Marcus, I didn't say anything about hiding the cross, I said that if your employer requires you to remove jewelry, then you should. Wearing a cross is not essential for anything. You can still demonstrate the cross through your life and action. Yes, by loving and serving those you disagree with.

And I'm with you on the Zeitgeist thing. Current 'Christian' morality elevates certain sins (generally sexual ones) above all others. If the B&B owner refuses to let a homosexual couple stay, for biblical reasons, then he should also turn away unmarried heterosexual couples, liars, cheats, those who covet, those who dishonour their parents, all non-Christians (they're breaking the first and greatest commandment, after all), etc, etc. Indeed I doubt that such a B&B could operate as they would have no clients at all.

In fact, maybe it was this kind of B&B owner who turned away Mary and Joseph on that first Christmas - "I'm not having an unwed and pregnant couple in my inn, thank you very much..."

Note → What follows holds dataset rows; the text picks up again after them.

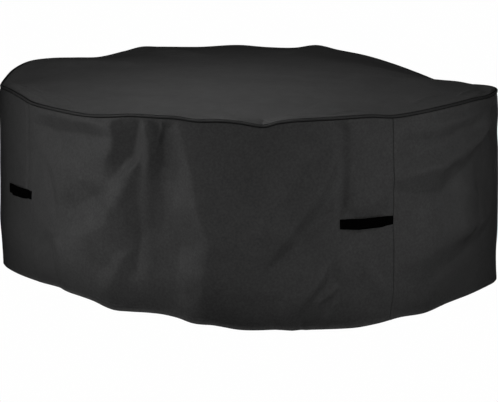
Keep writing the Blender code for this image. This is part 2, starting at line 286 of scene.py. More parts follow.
# Folds of the top, in the same columns but with shares for levels. The near side is the outer one for a fold
# whose path runs towards higher bearings.
TOP_FOLDS = (
    # the fan of creases at the left
    (
        ((-84, 0.985), (-62, 0.925), (-51, 0.875), (-32, 0.83)),
        (110, 150),
        (50, 100),
        (10, 9, 7, 4),
        0.1,
        1.1,
    ),
    (((-84, 0.995), (-66, 0.965), (-54, 0.94)), (12, 12), (10, 10), 6, 0.3, 1.3),
    (((-82, 0.995), (-64, 0.982), (-50, 0.95)), (10, 10), (9, 9), 5, 0.3, 1.3),
    (((-76, 0.97), (-60, 0.925), (-44, 0.912)), (10, 14), (9, 12), 5, 0.3, 1.3),
    (((-64, 0.985), (-50, 0.965), (-38, 0.965)), (10, 12), (9, 12), 4.5, 0.3, 1.3),
    (((-38.5, 1.00), (-36, 0.97), (-30, 0.955)), (9, 9), (9, 9), -5, 0.3, 1.3),
    # the pinch near the middle
    (((-4, 1.00), (1, 0.965), (5, 0.965), (10, 1.00)), (12, 12), (12, 12), 7, 0.4, 1.3),
    (((-10, 0.985), (1, 0.94), (6, 0.94), (16, 0.985)), (14, 14), (12, 12), 5, 0.4, 1.3),
    (((2.6, 1.01), (3.2, 0.93)), (10, 10), (10, 10), -7, 0.3, 1.3),
    # short creases at the right
    (((16, 0.955), (28, 0.90)), (12, 12), (12, 12), 5, 0.3, 1.3),
    (((41, 0.90), (58, 0.865)), (14, 14), (12, 12), 5, 0.3, 1.3),
    (((58, 0.935), (66, 0.915), (71, 0.917), (80, 0.95)), (16, 16), (14, 14), 7, 0.3, 1.3),
    (((62, 1.00), (77, 0.965), (90, 0.92)), (24, 28), (16, 18), -6, 0.2, 1.2),
    (((70, 1.00), (80, 0.985), (90, 0.95)), (14, 14), (10, 10), 7, 0.3, 1.3),
    # broad and soft
    (((-66, 0.70), (-34, 0.66)), (100, 100), (110, 110), -4, 2, 2),
    (((160, 0.98), (172, 0.55)), (90, 90), (90, 90), 8, 2, 2),
    (((-152, 0.98), (-160, 0.52)), (110, 110), (110, 110), 9, 2, 2),
    (((-112, 0.98), (-124, 0.50)), (120, 120), (120, 120), 9, 2, 2),
    (((98, 0.98), (70, 0.62)), (110, 110), (120, 120), 8, 2, 2),
)

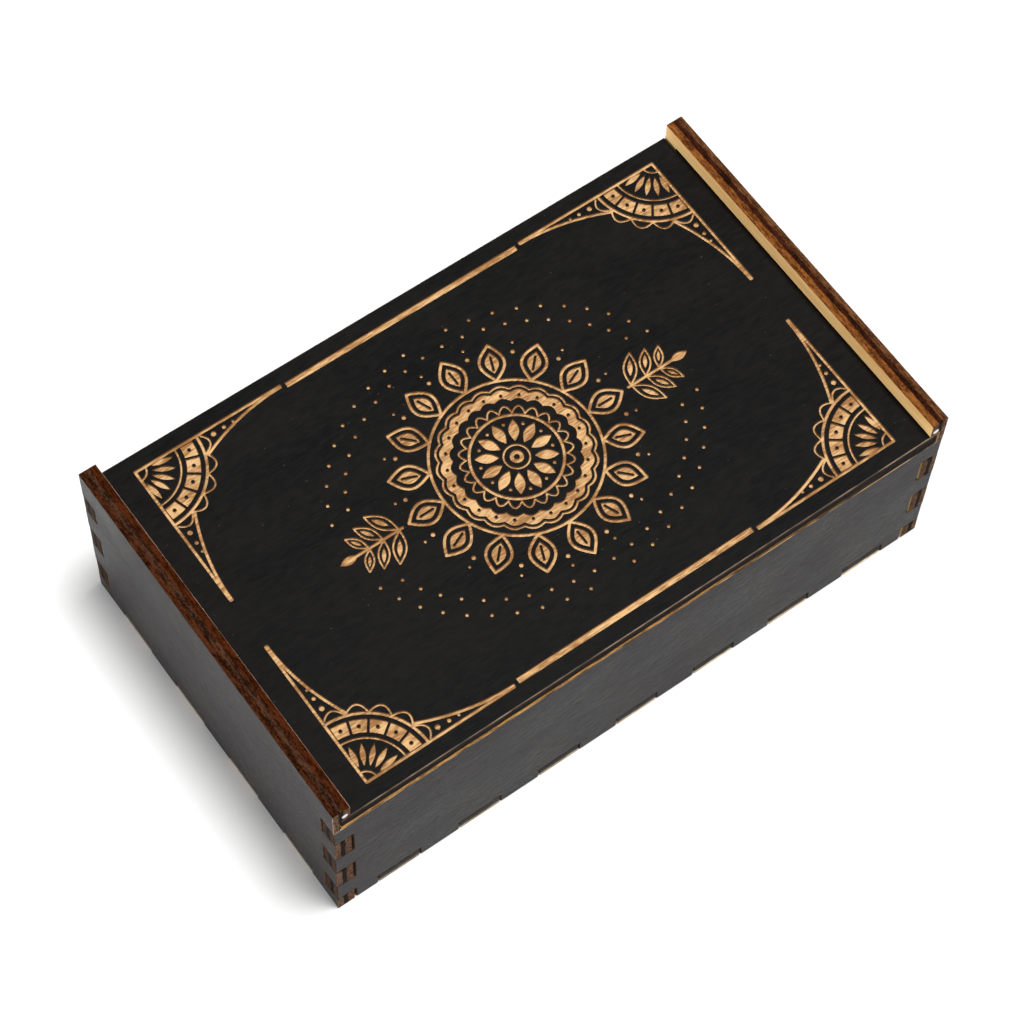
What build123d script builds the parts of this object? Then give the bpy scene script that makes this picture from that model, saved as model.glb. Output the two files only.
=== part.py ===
"""Finger-jointed plywood deck box with an engraved lid that slides out along its short side.

Millimetres. The origin is at the centre of the underside, +X runs along the length,
-Y is the side that the lid slides out of, and +Z is up.
"""
from build123d import *
import os

# Overall sizes
box_length = 150.0
box_width = 89.2
long_wall_height = 40.3

# Sheet thicknesses
wall_ply = 4.0
bottom_ply = 3.0
lid_ply = 4.0

# Corner finger joints: a short finger at the foot, then equal fingers up to the top of the long walls
foot_finger = 4.6
finger_pitch = 7.3
least_finger = 2.0
finger_end_gap = 0.5
finger_foot_gap = 0.3

# Tabs of the bottom panel, evenly spaced about the middle of each wall
tab_width = 10.0
tab_pitch = 20.0
tab_end_margin = 5.5
tab_side_gap = 0.4
tab_top_gap = 0.4

# Lid and the grooves that it slides in
groove_depth = 2.4
groove_stop = 4.0
lid_under_gap = 0.1
lid_over_gap = 0.2
lid_end_gap = 0.3
lid_side_gap = 0.2
rail_height = 4.2

# Metal pins in the front end grain of the rails
pin_radius = 0.7
pin_length = 3.0
pin_from_outside = 2.8
pin_above_groove = 1.3

# Sizes that follow
half_length = box_length / 2
half_width = box_width / 2
inner_half_length = half_length - wall_ply
inner_half_width = half_width - wall_ply
groove_bottom = long_wall_height
lid_bottom = groove_bottom + lid_under_gap
lid_top = lid_bottom + lid_ply
groove_top = lid_top + lid_over_gap
end_wall_height = groove_top + rail_height
lid_half_length = inner_half_length + groove_depth - lid_end_gap
groove_back = half_width - groove_stop
notch_height = bottom_ply + tab_top_gap


def finger_levels():
    """Heights where the corner fingers change over, from the foot to the top of the long walls."""
    levels = [0.0, foot_finger]
    while levels[-1] + finger_pitch < long_wall_height - least_finger:
        levels.append(levels[-1] + finger_pitch)
    return levels + [long_wall_height]


def fingers(first):
    """Every second finger as (bottom, top), counted from the foot: 0 the end walls', 1 the long walls'."""
    levels = finger_levels()
    return list(zip(levels, levels[1:]))[first::2]


def tab_centres(inner_span):
    """Places of the bottom panel's tabs along a wall whose clear inside length is inner_span."""
    room = inner_span / 2 - tab_end_margin
    steps = int((room - tab_width / 2) / (tab_pitch / 2))
    first = -steps * tab_pitch / 2
    return [first + i * tab_pitch for i in range(steps + 1)]


long_tabs = tab_centres(2 * inner_half_length)
end_tabs = tab_centres(2 * inner_half_width)


def cut_tab_notches(centres):
    """Notches along the foot of a wall drawn in the current sketch, open below, for the panel's tabs."""
    with Locations(*[(centre, notch_height / 2) for centre in centres]):
        Rectangle(tab_width + tab_side_gap, notch_height, mode=Mode.SUBTRACT)


def long_wall_outline():
    """Long wall seen from the front: full length, cut away at both ends where the end walls' fingers pass."""
    with Locations((0, long_wall_height / 2)):
        Rectangle(box_length, long_wall_height)
    cut_width = wall_ply + finger_end_gap
    for low, high in fingers(0):
        for side in (-1, 1):
            with Locations((side * (half_length - cut_width / 2), (low + high + finger_foot_gap) / 2)):
                Rectangle(cut_width, high - low + finger_foot_gap, mode=Mode.SUBTRACT)
    cut_tab_notches(long_tabs)


def end_wall_outline():
    """End wall seen from its end: cut away at both corners where the long walls' fingers pass."""
    with Locations((0, end_wall_height / 2)):
        Rectangle(box_width, end_wall_height)
    cut_width = wall_ply + finger_end_gap
    for low, high in fingers(1):
        for side in (-1, 1):
            with Locations((side * (half_width - cut_width / 2), (low + high) / 2)):
                Rectangle(cut_width, high - low, mode=Mode.SUBTRACT)
    cut_tab_notches(end_tabs)


def groove_section():
    """The lid's groove seen from the end: open at the front, stopped at the back."""
    length = groove_back + half_width
    height = groove_top - groove_bottom
    with Locations((groove_back - length / 2, groove_bottom + height / 2)):
        Rectangle(length, height)


pin_x = half_length - pin_from_outside
pin_z = groove_top + pin_above_groove

# Looking along +Y, sketch x is +X and sketch y is +Z. Its normal points to -Y.
front_plane = Plane(origin=(0, -half_width, 0), x_dir=(1, 0, 0), z_dir=(0, -1, 0))
back_plane = Plane(origin=(0, inner_half_width, 0), x_dir=(1, 0, 0), z_dir=(0, -1, 0))
# Sketch x is +Y and sketch y is +Z. The normal points to +X.
left_plane = Plane(origin=(-half_length, 0, 0), x_dir=(0, 1, 0), z_dir=(1, 0, 0))
left_groove_plane = left_plane.offset(wall_ply - groove_depth)
right_plane = Plane(origin=(inner_half_length, 0, 0), x_dir=(0, 1, 0), z_dir=(1, 0, 0))

with BuildPart() as front_wall:
    with BuildSketch(front_plane):
        long_wall_outline()
    extrude(amount=-wall_ply)

with BuildPart() as back_wall:
    with BuildSketch(back_plane):
        long_wall_outline()
    extrude(amount=-wall_ply)

with BuildPart() as left_end_wall:
    with BuildSketch(left_plane):
        end_wall_outline()
    extrude(amount=wall_ply)
    with BuildSketch(left_groove_plane):
        groove_section()
    extrude(amount=groove_depth, mode=Mode.SUBTRACT)
    with BuildSketch(front_plane):
        with Locations((-pin_x, pin_z)):
            Circle(pin_radius)
    extrude(amount=-pin_length, mode=Mode.SUBTRACT)

with BuildPart() as right_end_wall:
    with BuildSketch(right_plane):
        end_wall_outline()
    extrude(amount=wall_ply)
    with BuildSketch(right_plane):
        groove_section()
    extrude(amount=groove_depth, mode=Mode.SUBTRACT)
    with BuildSketch(front_plane):
        with Locations((pin_x, pin_z)):
            Circle(pin_radius)
    extrude(amount=-pin_length, mode=Mode.SUBTRACT)

with BuildPart() as bottom_panel:
    with BuildSketch(Plane.XY):
        Rectangle(2 * inner_half_length, 2 * inner_half_width)
        with Locations(*[(centre, 0) for centre in long_tabs]):
            Rectangle(tab_width, box_width)
        with Locations(*[(0, centre) for centre in end_tabs]):
            Rectangle(box_length, tab_width)
    extrude(amount=bottom_ply)

with BuildPart() as lid_panel:
    with BuildSketch(Plane.XY.offset(lid_bottom)):
        Rectangle(2 * lid_half_length, box_width)
        corner_length = lid_half_length - inner_half_length + lid_side_gap
        corner_width = groove_stop + lid_side_gap
        for side in (-1, 1):
            with Locations((side * (lid_half_length - corner_length / 2), half_width - corner_width / 2)):
                Rectangle(corner_length, corner_width, mode=Mode.SUBTRACT)
    extrude(amount=lid_ply)

with BuildPart() as left_rail_pin:
    with BuildSketch(front_plane):
        with Locations((-pin_x, pin_z)):
            Circle(pin_radius)
    extrude(amount=-pin_length)

with BuildPart() as right_rail_pin:
    with BuildSketch(front_plane):
        with Locations((pin_x, pin_z)):
            Circle(pin_radius)
    extrude(amount=-pin_length)

pieces = {
    "front_wall": front_wall,
    "back_wall": back_wall,
    "left_end_wall": left_end_wall,
    "right_end_wall": right_end_wall,
    "bottom_panel": bottom_panel,
    "lid_panel": lid_panel,
    "left_rail_pin": left_rail_pin,
    "right_rail_pin": right_rail_pin,
}

os.makedirs("parts", exist_ok=True)
for name, piece in pieces.items():
    piece.part.label = name
    export_step(piece.part, f"parts/{name}.step")
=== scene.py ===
"""Card deck box: finger-jointed birch plywood, stained black outside, with an engraved lid that slides."""
import math

import bmesh
import bpy
import numpy as np
from mathutils import Matrix, Vector
from mathutils.geometry import delaunay_2d_cdt


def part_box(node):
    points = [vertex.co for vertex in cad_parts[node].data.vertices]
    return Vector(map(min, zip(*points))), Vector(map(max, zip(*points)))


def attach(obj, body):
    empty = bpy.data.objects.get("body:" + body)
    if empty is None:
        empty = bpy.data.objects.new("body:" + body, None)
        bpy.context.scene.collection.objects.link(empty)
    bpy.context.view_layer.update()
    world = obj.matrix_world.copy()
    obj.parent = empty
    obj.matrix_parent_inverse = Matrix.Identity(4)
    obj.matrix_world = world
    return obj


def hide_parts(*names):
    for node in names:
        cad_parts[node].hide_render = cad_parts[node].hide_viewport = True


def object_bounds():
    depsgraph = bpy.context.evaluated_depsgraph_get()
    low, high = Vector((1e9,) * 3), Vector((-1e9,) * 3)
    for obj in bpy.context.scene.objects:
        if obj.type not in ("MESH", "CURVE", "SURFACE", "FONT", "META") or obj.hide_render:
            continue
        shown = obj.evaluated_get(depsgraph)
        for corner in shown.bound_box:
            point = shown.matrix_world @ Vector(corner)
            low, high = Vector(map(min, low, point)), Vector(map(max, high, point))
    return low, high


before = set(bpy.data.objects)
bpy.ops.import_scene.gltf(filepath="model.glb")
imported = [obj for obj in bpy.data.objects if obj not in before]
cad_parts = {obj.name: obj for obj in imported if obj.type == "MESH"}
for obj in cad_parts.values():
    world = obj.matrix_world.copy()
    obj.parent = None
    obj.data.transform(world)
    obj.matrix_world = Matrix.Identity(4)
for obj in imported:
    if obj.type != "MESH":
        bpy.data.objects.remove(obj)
cad_low, cad_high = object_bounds()
MM = 0.001


# ---------------------------------------------------------------- materials

def srgb(text):
    """An sRGB hex colour as linear RGBA."""
    channels = [int(text[i:i + 2], 16) / 255 for i in (0, 2, 4)]
    linear = [c / 12.92 if c <= 0.04045 else ((c + 0.055) / 1.055) ** 2.4 for c in channels]
    return (*linear, 1.0)


def add(tree, kind, inputs=None, **settings):
    """Adds a shader node, sets it up and links or fills its sockets."""
    node = tree.nodes.new("ShaderNode" + kind)
    for name, value in settings.items():
        setattr(node, name, value)
    for socket, value in (inputs or {}).items():
        if isinstance(value, bpy.types.NodeSocket):
            tree.links.new(value, node.inputs[socket])
        else:
            node.inputs[socket].default_value = value
    return node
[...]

Hmmm. I'm reminded of these verses:
"'...I was hungry and you gave me nothing to eat, I was thirsty and you gave me nothing to drink, I was a stranger and you did not invite me in, I needed clothes and you did not clothe me, I was sick and in prison and you did not look after me.'

They also will answer, 'Lord, when did we see you hungry or thirsty or a stranger or needing clothes or sick or in prison, and did not help you?'

He will reply, 'I tell you the truth, whatever you did not do for one of the least of these, you did not do for me.'"

Marcus Green said...

Thanks Ricky. Good points, well made.
This is how we should be debating this issue as evangelicals - broadening the topic away from proof texts to general biblical principles and seeing how they fit. It may get messy & uncomfortable, but it makes us think more biblically.